Some of you might wonder why I bother giving money to a church organization, as a tithe (one tenth of an increase). Pretty simple: I’d rather partner with God than try to do this on my own. Lord knows it’s tough enough to make ends meet these days, so I enlist every bit of help I can get. And–you know what?–stewarding that 90% becomes so much easier, because God adds more blessings from unexpected places, so I never come up short. Many other folks have found this principle from scripture to work:
Malachi 3:10-11 (KJV) — Bring ye all the tithes into the storehouse, that there may be meat in mine house, and prove me now herewith, saith the Lord of hosts, if I will not open you the windows of heaven, and pour you out a blessing, that there shall not be room enough to receive it. And I will rebuke the devourer for your sakes, and he shall not destroy the fruits of your ground; neither shall your vine cast her fruit before the time in the field, saith the Lord of hosts.
There are a number of interesting aspects to this passage of scripture. First, there’s a call to action to set aside a tenth of your increase in this world. Taking it off the top is also called the “firstfruits of your labor” and shows that you trust God enough to distribute to him first. Second, when you do so, he showers even more blessings upon you. I can’t tell you the number of times we’ve had extra stuff or cash come our way simply because we adhere to this principle. We have never yet lacked for anything we needed. (Psalm 37:25) Third, God also protects you from the ravages of our adversary, the devil. Light or Dark. Good or Evil. God or Devil. You see the opposing forces and their effects. Might as well partner with the winning team.
Okay, enough scriptural reasoning. I’ve laid it out for you; now you know. What about the charitable donation to NaNoWriMo? Why them? Gratitude. Yes, in a word, gratitude. I’m thankful to have stumbled upon the 30-Day / 50,000 Word / 0 Excuses challenge, because it gave me a deadline to crank out some serious verbiage. I already had some of the story written, with notes on each chapter still begging completion, but that extra 50,000 words put me over the top to finish the project.
I’ve mentioned before, this story took almost 40 years to complete. From the original pencil sketches given as a gift by a friend, to hastily scribbled notes in a spiral binder, to an outline of nothing but chapter headings as catchy phrases, to headings with a short paragraph about the incidents in each chapter, to keying in the outline framework on a Commodore 128, to almost losing the whole thing due to a “static / degaussing” incident, to pitching out the dead hardware and saving the software, to traveling with the data bits in a cardboard box for 15 years, to purchasing antique replacements, to transcribing from PetASCII to a modern Word document, to tinkering with the bones of it for another few years, to taking the NaNoWriMo challenge, through multiple revisions and tweaks, to figuring out how to self-publish with Amazon Kindle Direct, to the final tangible awesome paperback book with a cover I designed and interior fonts to act as window dressing, to the first book signings and sales…
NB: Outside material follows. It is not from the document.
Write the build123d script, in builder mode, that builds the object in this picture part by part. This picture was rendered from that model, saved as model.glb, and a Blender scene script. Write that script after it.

OMG! What a fun ride this has been. And Chasing the Dragon probably wouldn’t have been finished even today, if not for the no-holds-barred approach to bustin’ out a novel in a month with the help of the NaNoWriMo process. Chances are, I would’ve let the story languish until it rotted, at which point I would have been completely dejected and thrown it out, thinking I could never be an Author. Yet…I did it! I wrote it and published it, and now I consider myself an Author.
And you can be, too. BE a Writer. Dream the dreams, do the work to organize the ideas, do the work to tell the tale, do the work to clean it up, do the work to get it published, do the work to market yourself and your stories, and do your best to enjoy every phase of the process. Be an AUTHOR! Challenging? Yes. Complicated? Some parts of it, so enlist help. Worth it? Yes, yes, yes!
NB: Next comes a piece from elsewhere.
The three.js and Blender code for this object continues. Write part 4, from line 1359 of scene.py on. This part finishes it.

Other things to consider? I made mention of this in a previous blog post, Time is Money. If someone asks for your time, ask them how much you’ll be paid. Once you start getting some small amount of recognition for what you do with this craft, people will want you to do speaking engagements, sharing the story of your success and explaining how you accomplished it. If you start considering this your JOB, you’ll begin to understand why a paid gig is part of the equation. This is a business once you get to the stage of making available a tangible product: your books. And you are then a commodity that comes at a price. Be sure to value yourself appropriately; not too much so people balk at hiring you, not so little you’ve devalued yourself in their eyes. Be fair and reasonable. But get paid. In my eyes, at least, You’re worth it.